--- start ---

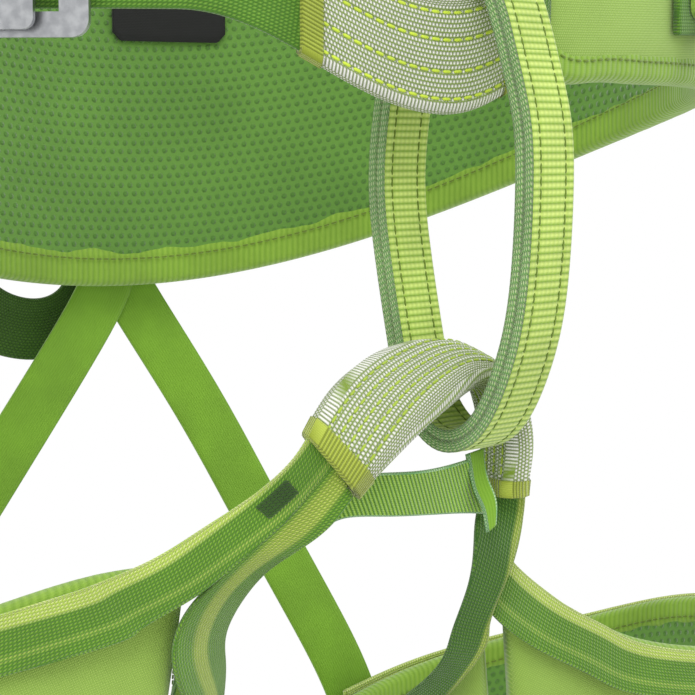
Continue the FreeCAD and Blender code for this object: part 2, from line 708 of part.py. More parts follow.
for label, ends in GEAR_LOOPS.items():
    one, two, outside = gear_loop(label, ends)
    print("hinge", label, [round(value, 2) for value in one], [round(value, 2) for value in two],
          [round(value, 3) for value in outside])
    for number, angle in enumerate(ends, start=1):
        height = gear_height(label, angle) + 1.2 + size("tab_high") / 2.0
        plate("%s_tab_%d" % (label, number), belt_place(angle, TAB_OFFSET, height), "tab_wide",
              "tab_high", "tab_thick", "tab_corner")

# ---------------------------------------------------------------- strap tail and keeper

TAIL_START = BUCKLE_ANGLE + 2.0
TAIL_END = -105.5
TAIL_HALF = 11.5
KEEPER_ANGLES = (-123.6, -118.6)
KEEPER_WALL = 1.0
tail_near = 1.4
tail_rails = webbing_rails(TAIL_START, TAIL_END, 16, TAIL_HALF)
ribbon("strap_tail", tail_rails, tail_near, tail_near + webbing_thick, span=(0.3, 1.0))
keeper_rails = webbing_rails(KEEPER_ANGLES[0], KEEPER_ANGLES[1], 6, webbing_half + 2.6)
keeper_depth = (-half_thick - 0.4 - KEEPER_WALL, tail_near + webbing_thick + 0.4 + KEEPER_WALL)
keepers = tube_ribbon(keeper_rails, keeper_depth, KEEPER_WALL, 1.4, [(0.02, 0.98)], stations=6)
feature("strap_keeper", keepers[0])

# ---------------------------------------------------------------- check and write

doc.recompute()
for item in doc.Objects:
    if "Invalid" in item.State or "Error" in item.State:
        raise RuntimeError("%s is %s" % (item.Label, item.State))
for piece in kept:
    if piece.Shape.isNull() or not piece.Shape.isValid():
        raise RuntimeError(piece.Label + " has no valid shape")
for piece in kept:
    piece.Shape.exportStep("parts/%s.step" % piece.Label)
    print("%-28s %9.0f mm3 %d" % (piece.Label, piece.Shape.Volume, len(piece.Shape.Solids)))
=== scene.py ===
"""Looks of a sport climbing harness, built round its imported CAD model.

Lengths are millimetres until mesh_object turns them into metres. The wearer faces -Y. A soft
piece is swept along a strip, which is the surface between two rails: high and low edge curves.
"""
import math
import bpy
import numpy as np
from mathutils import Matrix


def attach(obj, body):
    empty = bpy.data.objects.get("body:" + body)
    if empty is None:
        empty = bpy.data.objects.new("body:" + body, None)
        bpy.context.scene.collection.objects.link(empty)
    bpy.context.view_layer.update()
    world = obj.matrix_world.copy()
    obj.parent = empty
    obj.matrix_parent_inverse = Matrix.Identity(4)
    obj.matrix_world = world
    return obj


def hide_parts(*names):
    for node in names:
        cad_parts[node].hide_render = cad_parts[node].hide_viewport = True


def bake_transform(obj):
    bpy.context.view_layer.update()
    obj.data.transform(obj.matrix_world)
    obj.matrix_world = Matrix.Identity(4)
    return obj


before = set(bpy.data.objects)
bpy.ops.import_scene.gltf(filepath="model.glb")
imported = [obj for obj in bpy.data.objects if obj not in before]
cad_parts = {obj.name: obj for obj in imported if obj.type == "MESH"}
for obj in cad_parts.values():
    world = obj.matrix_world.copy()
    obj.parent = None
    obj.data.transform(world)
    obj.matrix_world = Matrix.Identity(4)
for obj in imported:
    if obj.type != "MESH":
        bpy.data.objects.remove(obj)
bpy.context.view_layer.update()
MM = 0.001


# ---------------------------------------------------------------- camera

def make_camera():
    """Place the camera in front of the wearer's right hip, looking at the belay loop."""
    azimuth = math.radians(-30.0)
    elevation = math.radians(6.0)
    target = np.array([-33.0, -104.0, -94.0])
    away = np.array([math.sin(azimuth) * math.cos(elevation),
                     -math.cos(azimuth) * math.cos(elevation), math.sin(elevation)])
    data = bpy.data.cameras.new("camera")
    data.sensor_width = 36.0
    data.lens = 102.56
    data.clip_start = 0.01
    camera = bpy.data.objects.new("camera", data)
    camera.location = (target + away * 450.0) * MM
    camera.rotation_euler = (math.pi / 2.0 - elevation, 0.0, azimuth)
    bpy.context.scene.collection.objects.link(camera)
    bpy.context.scene.camera = camera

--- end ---

What the task requires -
Look above for the line containing "check and write". Output from there through the line containing "in imported if", exactly and inclusively.

Exercise output -
# ---------------------------------------------------------------- check and write

doc.recompute()
for item in doc.Objects:
    if "Invalid" in item.State or "Error" in item.State:
        raise RuntimeError("%s is %s" % (item.Label, item.State))
for piece in kept:
    if piece.Shape.isNull() or not piece.Shape.isValid():
        raise RuntimeError(piece.Label + " has no valid shape")
for piece in kept:
    piece.Shape.exportStep("parts/%s.step" % piece.Label)
    print("%-28s %9.0f mm3 %d" % (piece.Label, piece.Shape.Volume, len(piece.Shape.Solids)))
=== scene.py ===
"""Looks of a sport climbing harness, built round its imported CAD model.

Lengths are millimetres until mesh_object turns them into metres. The wearer faces -Y. A soft
piece is swept along a strip, which is the surface between two rails: high and low edge curves.
"""
import math
import bpy
import numpy as np
from mathutils import Matrix


def attach(obj, body):
    empty = bpy.data.objects.get("body:" + body)
    if empty is None:
        empty = bpy.data.objects.new("body:" + body, None)
        bpy.context.scene.collection.objects.link(empty)
    bpy.context.view_layer.update()
    world = obj.matrix_world.copy()
    obj.parent = empty
    obj.matrix_parent_inverse = Matrix.Identity(4)
    obj.matrix_world = world
    return obj


def hide_parts(*names):
    for node in names:
        cad_parts[node].hide_render = cad_parts[node].hide_viewport = True


def bake_transform(obj):
    bpy.context.view_layer.update()
    obj.data.transform(obj.matrix_world)
    obj.matrix_world = Matrix.Identity(4)
    return obj


before = set(bpy.data.objects)
bpy.ops.import_scene.gltf(filepath="model.glb")
imported = [obj for obj in bpy.data.objects if obj not in before]
cad_parts = {obj.name: obj for obj in imported if obj.type == "MESH"}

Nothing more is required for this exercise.